Problem statement:
Take the records below and print them verbatim up to and including the line that carries "its smoked shoulder.".

Excerpted data:
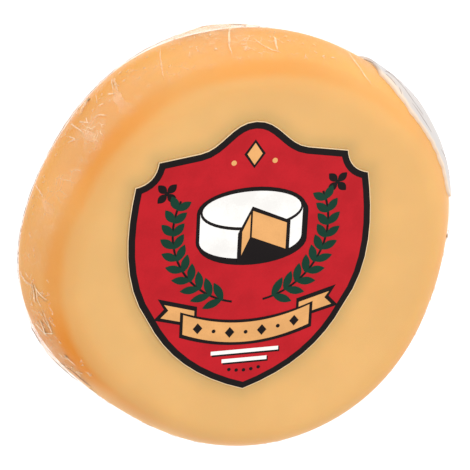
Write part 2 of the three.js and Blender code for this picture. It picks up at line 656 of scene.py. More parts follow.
def cheese_material(colours):
    """Smooth pale cheese with a deeper orange ring along its smoked shoulder.

    Distances are millimetres from the shoulder's line, and are less than 0 over the faces.
    """
    material, nodes, shader = new_material("smoked cheese", colours.face, 0.36, specular=0.05)
    patches = mottle(nodes, 70.0, 330.0, 0.25)
    soft = patches.outputs["Patches"]
    smoke = nodes.attribute("smoke")
    uneven = nodes.times(nodes.maths("SUBTRACT", soft, 0.5), 2.0)
    edge = nodes.plus(nodes.attribute("edge_distance"), uneven)

    steep_ring = nodes.spread(edge, -3.6, -1.2, 0.0, 0.6)
    slow_ring = nodes.spread(edge, -9.0, -1.4, 0.0, 0.4)
    ring = nodes.times(nodes.plus(steep_ring, slow_ring), smoke, clamp=True)
    ringed = nodes.blend(ring, colours.face, colours.smoked_edge)

    side = nodes.blend(smoke, colours.rim, colours.smoked_rim)
    deeper = nodes.blend(1.0, side, colours.low_rim, mode="MULTIPLY")
    less_smoked = nodes.spread(smoke, 0.75, 0.95, 1.0, 0.2)
    low_down = nodes.times(nodes.spread(edge, 6.0, 11.0), less_smoked)
    side = nodes.blend(low_down, side, deeper)
    past_edge = nodes.spread(edge, 0.0, 2.4)
    rimmed = nodes.blend(past_edge, ringed, side)

    depth = nodes.spread(soft, 0.3, 0.75, 0.96, 1.02)
    grey = nodes.add("ShaderNodeCombineColor", Red=depth, Green=depth, Blue=depth).outputs["Color"]
    mottled = nodes.blend(1.0, rimmed, grey, mode="MULTIPLY")
    shaded = nodes.blend(nodes.attribute("label_shade"), mottled, LABEL_SHADE, mode="MULTIPLY")
    nodes.feed(shader.inputs["Base Color"], shaded)
    shader.inputs["Subsurface Weight"].default_value = 0.22
    shader.inputs["Subsurface Radius"].default_value = (1.0, 0.45, 0.16)
    shader.inputs["Subsurface Scale"].default_value = 1.5 * MM
    bumped(nodes, shader, patches.outputs["Height"], 0.25, 0.25 * MM)
    return material


def dent_depth(spot):
    """How deep the cheese's shallow dents are at a place, from 0 to about 1."""
    dent = cube_noise(spot, 17 * MM, 3) + 0.4 * cube_noise(spot, 7 * MM, 8)
    return (0.5 + 0.5 * dent) ** 2


class GOUDA_OT_cheese(bpy.types.Operator):
    """Make the cheese that lies inside the film"""

    bl_idname = "gouda.make_cheese"
    bl_label = "Cheese"

    def execute(self, context):
        sizes = context.scene.gouda_sizes
        form = WheelForm(sizes)
        label = LabelForm(form)
        outline = nearest_to(label.outline(), OUTLINE_SPACING)
        bm, edge = spun_wheel(form, sizes.turn_steps, *CHEESE_RINGS)
        smoke = bm.verts.layers.float.new("smoke")
        shade = bm.verts.layers.float.new("label_shade")
        for vert in bm.verts:
            flat = vert.co - form.axis
            turn = math.atan2(flat.y, flat.x)
            vert[smoke] = share_round(SMOKED, LEAST_SMOKED, turn)
            if flat.z > form.middle and vert[edge] < 0:
                spot = (vert.co.xy - label.centre) / MM
                away = outline.find((*spot, 0))[2]
                vert[shade] = (1 - smooth_step(away, 0, LABEL_SHADE_REACH)) ** 1.5
            dented = smooth_step(vert[edge], -6, 2)
            depth = sizes.cheese_depth + sizes.cheese_dents * dented * dent_depth(vert.co)
            depth += swells(CHEESE_HOLLOWS, turn, flat.z) * rim_share(vert[edge])
            vert.co -= vert.normal * depth
        piece = new_piece("cheese", bm, cheese_material(context.scene.gouda_colours))
        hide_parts("wrapped_cheese")
        return {"FINISHED"}


# ---- The film --------------------------------------------------------------------------------

# Rings of faces across a face, down a shoulder and up the rim, where it is crinkled
FILM_RINGS = (4, 8, 60)

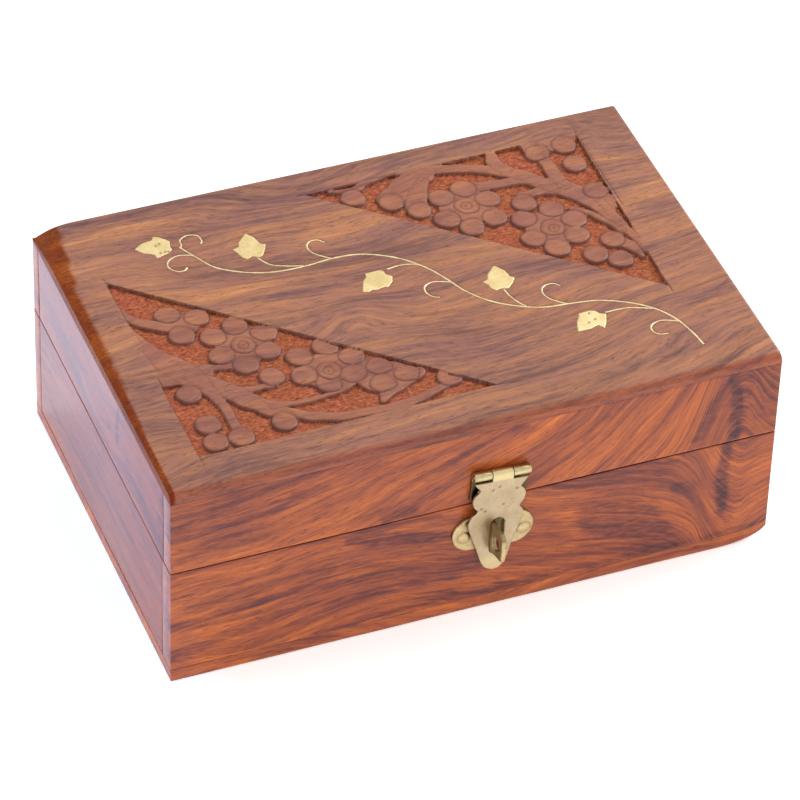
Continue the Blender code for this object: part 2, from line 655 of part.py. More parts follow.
def hasp_leaf(frame, spans, others, lid_front):
    half = HASP_LONG / 2
    leaf = into(frame, block("hasp_lid_leaf", (-half, BARREL - SHEET, -HASP_LEAF_TALL),
                             (half, BARREL, 0.0)))
    knuckles(leaf, spans, others)
    for i, across in enumerate((-4.4, 4.4)):
        nailed(f"hasp_leaf_nail_{i + 1}", FLAT_HEAD, frame, across, -5.4, leaf, lid_front)
    riveted_pin("hasp_pin", half, frame)
    return paint(leaf, BRASS, 0.35, 1.0)


def hasp_flap(frame, spans, others):
    """The scalloped flap, rolled at its top round the pin and slotted for the staple."""
    outline = [(u, -v) for u, v in [*smooth_line(FLAP_LEFT, 2), *smooth_line(FLAP_RIGHT, 2)]]
    flap = into(frame, upright(flat_outline("hasp_flap", outline, BARREL - SHEET, BARREL)))
    low, high = spans[0]
    join(flap, block("hasp_flap_tongue", (low, -BARREL, -2 * BARREL),
                     (high, -BARREL + SHEET, 0.0), CUTTERS))
    slot = flat_outline("hasp_flap_slot", slot_outline(), 0.0, 2 * BARREL, CUTTERS)
    cut(flap, upright(slot))
    knuckles(flap, spans, others)
    return paint(flap, PALE_BRASS, 0.38, 1.0)


def hasp_staple(frame, box_front):
    """One strip: two round lobes flat on the box, folded between them into a lug with an eye."""
    back = BARREL - SHEET
    drop = -STAPLE_DROP
    tip = BARREL_OUT - LUG_OUT
    top = drop + LUG_TALL / 2
    foot = drop - LUG_TALL / 2
    plate = into(frame, block("hasp_staple", (-LOBE_APART, back, drop - WAIST),
                              (LOBE_APART, BARREL, drop + WAIST)))
    for side in (-1, 1):
        join(plate, rod(f"hasp_staple_lobe_{side}", LOBE_RADIUS, back, BARREL, "Y", CUTTERS,
                        (side * LOBE_APART, drop)))
    profile = ((BARREL - 0.1, top), (tip + 2.2, top - 0.7), (tip + 0.6, top - 1.9),
               (tip, top - 3.4), (tip, foot + 1.6), (tip + 0.5, foot + 0.5),
               (tip + 1.6, foot), (BARREL - 0.1, foot))
    lug = flat_outline("hasp_staple_lug", profile, -LUG_THICK / 2, LUG_THICK / 2, CUTTERS)
    # The profile's X is the way out of the box and its Y the height: it is turned on edge.
    lug.data.transform(Matrix(((0, 0, 1, 0), (1, 0, 0, 0), (0, 1, 0, 0), (0, 0, 0, 1))))
    join(plate, lug)
    cut(plate, rod("hasp_staple_eye", EYE_RADIUS, -LUG_THICK, LUG_THICK, "X", CUTTERS,
                   (tip + EYE_IN, drop - 0.6), 16))
    for side, across in (("left", -7.3), ("right", 7.7)):
        nailed(f"staple_nail_{side}", DOME_HEAD, frame, across, drop - 0.6, plate, box_front)
    return paint(plate, BRASS, 0.35, 1.0)


def hasp(lid_front, box_front):
    """Leaf and barrel on the lid, the flap on its pin, and the staple on the box."""
    place = (HASP_X, FRONT - BARREL_OUT, HASP_Z)
    lid_frame = frame_at("hasp_lid", place, HASP_TILT)
    flap_axis = frame_at("flap_axis", place, HASP_TILT)
    box_frame = frame_at("hasp_box", place, HASP_TILT)
    half = HASP_LONG / 2
    middle = MIDDLE_KNUCKLE / 2
    outer = [(-half, -middle - KNUCKLE_GAP), (middle + KNUCKLE_GAP, half)]
    inner = [(-middle, middle)]
    hasp_leaf(lid_frame, outer, inner, lid_front)
    hasp_flap(flap_axis, inner, outer)
    hasp_staple(box_frame, box_front)
    return lid_frame, flap_axis


# ---- Assembly -------------------------------------------------------------------
def hold(axis, pieces):
    """Parents pieces to an empty on their joint axis, and leaves them where they are."""
    bpy.context.view_layer.update()
    for piece in pieces:
        piece.parent = axis
        piece.matrix_parent_inverse = axis.matrix_world.inverted()


def main():
    base_board()
    box = frame_boards("box", BASE_THICK + GLUE_GAP, SEAM_LOW, BOX_FRONT_BOARD)
    lid = frame_boards("lid", SEAM_HIGH, LIP_UNDER - GLUE_GAP, LID_FRONT_BOARD)
    panels = (
        panel_cutter("panel_front", PANEL_FRONT, FLOWERS_FRONT, BUDS_FRONT, BLADES_FRONT,
                     FILLS_FRONT),
        panel_cutter("panel_back", PANEL_BACK, FLOWERS_BACK, BUDS_BACK, BLADES_BACK,
                     FILLS_BACK),
    )
    lid_top = top_board(wear_cutter(), panels)
    inlay = [wire("vine_wire", VINE, lid_top)]
    inlay += [wire(f"stalk_wire_{i + 1}", line, lid_top) for i, line in enumerate(STALKS)]
    inlay += [wire(f"tendril_wire_{i + 1}", line, lid_top) for i, line in enumerate(TENDRILS)]
    inlay += [inlaid_leaf(f"brass_leaf_{i + 1}", line, lid_top) for i, line in enumerate(LEAVES)]

    lid_axis = frame_at("lid_axis", (0.0, -FRONT + BARREL_OUT, SEAM))
    frames = [back_hinge("left", -HINGE_X, lid["back"], box["back"]),
              back_hinge("right", HINGE_X, lid["back"], box["back"]),
              *hasp(lid["front"], box["front"])]
    hold(lid_axis, [*lid.values(), lid_top, *inlay, *frames])


main()
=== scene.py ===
"""Looks of an inlaid sheesham box with a hinged lid, a carved top and a brass hasp.

Lengths are in millimetres until a mesh is made, and places on the top are measured
from its front left corner, as in the CAD.
"""

import json
import math

import bpy
import numpy as np
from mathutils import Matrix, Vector


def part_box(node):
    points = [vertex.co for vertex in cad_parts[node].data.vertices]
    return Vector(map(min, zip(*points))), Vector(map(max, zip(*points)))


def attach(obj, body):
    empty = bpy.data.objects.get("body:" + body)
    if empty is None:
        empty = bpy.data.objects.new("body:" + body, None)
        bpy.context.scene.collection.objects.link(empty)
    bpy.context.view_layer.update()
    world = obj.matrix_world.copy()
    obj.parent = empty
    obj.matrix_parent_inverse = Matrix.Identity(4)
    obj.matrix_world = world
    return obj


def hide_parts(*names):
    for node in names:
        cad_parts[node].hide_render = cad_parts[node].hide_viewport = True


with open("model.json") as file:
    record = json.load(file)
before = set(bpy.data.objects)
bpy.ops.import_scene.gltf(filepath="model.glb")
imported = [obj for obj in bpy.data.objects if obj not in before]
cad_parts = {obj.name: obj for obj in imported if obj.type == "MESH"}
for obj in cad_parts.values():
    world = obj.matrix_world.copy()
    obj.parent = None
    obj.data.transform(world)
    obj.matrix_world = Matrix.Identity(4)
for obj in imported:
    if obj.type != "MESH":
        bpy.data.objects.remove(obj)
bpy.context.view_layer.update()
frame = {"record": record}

MM = 0.001


def span_of(node):
    """Lowest and highest corner of a CAD node, in millimetres."""
    low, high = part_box(node)
    return np.array(low) / MM, np.array(high) / MM


TOP_LOW, TOP_HIGH = span_of("lid_top")
LENGTH, WIDTH = (TOP_HIGH - TOP_LOW)[:2]
HEIGHT = TOP_HIGH[2]
LEFT, FRONT = TOP_LOW[:2]
TOP_LIP = 2.8               # the edge of the top board that shows
LIP_UNDER = HEIGHT - TOP_LIP

# ---- Carving and inlay, from the front left corner of the top -----------------
PANEL_FRONT = ((10.6, 10.6), (84.5, 11.8), (10.3, 76.8))
PANEL_BACK = ((138.2, 94.2), (66.5, 92.8), (136.6, 32.0))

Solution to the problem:
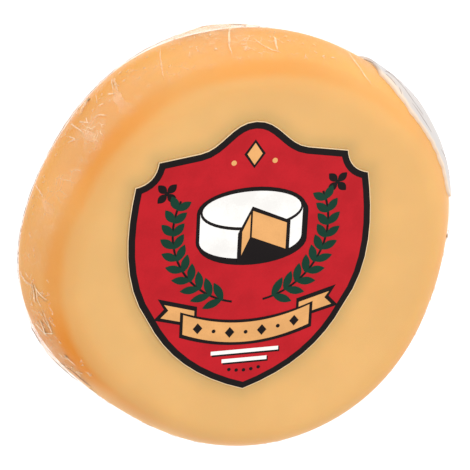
Write part 2 of the three.js and Blender code for this picture. It picks up at line 656 of scene.py. More parts follow.
def cheese_material(colours):
    """Smooth pale cheese with a deeper orange ring along its smoked shoulder.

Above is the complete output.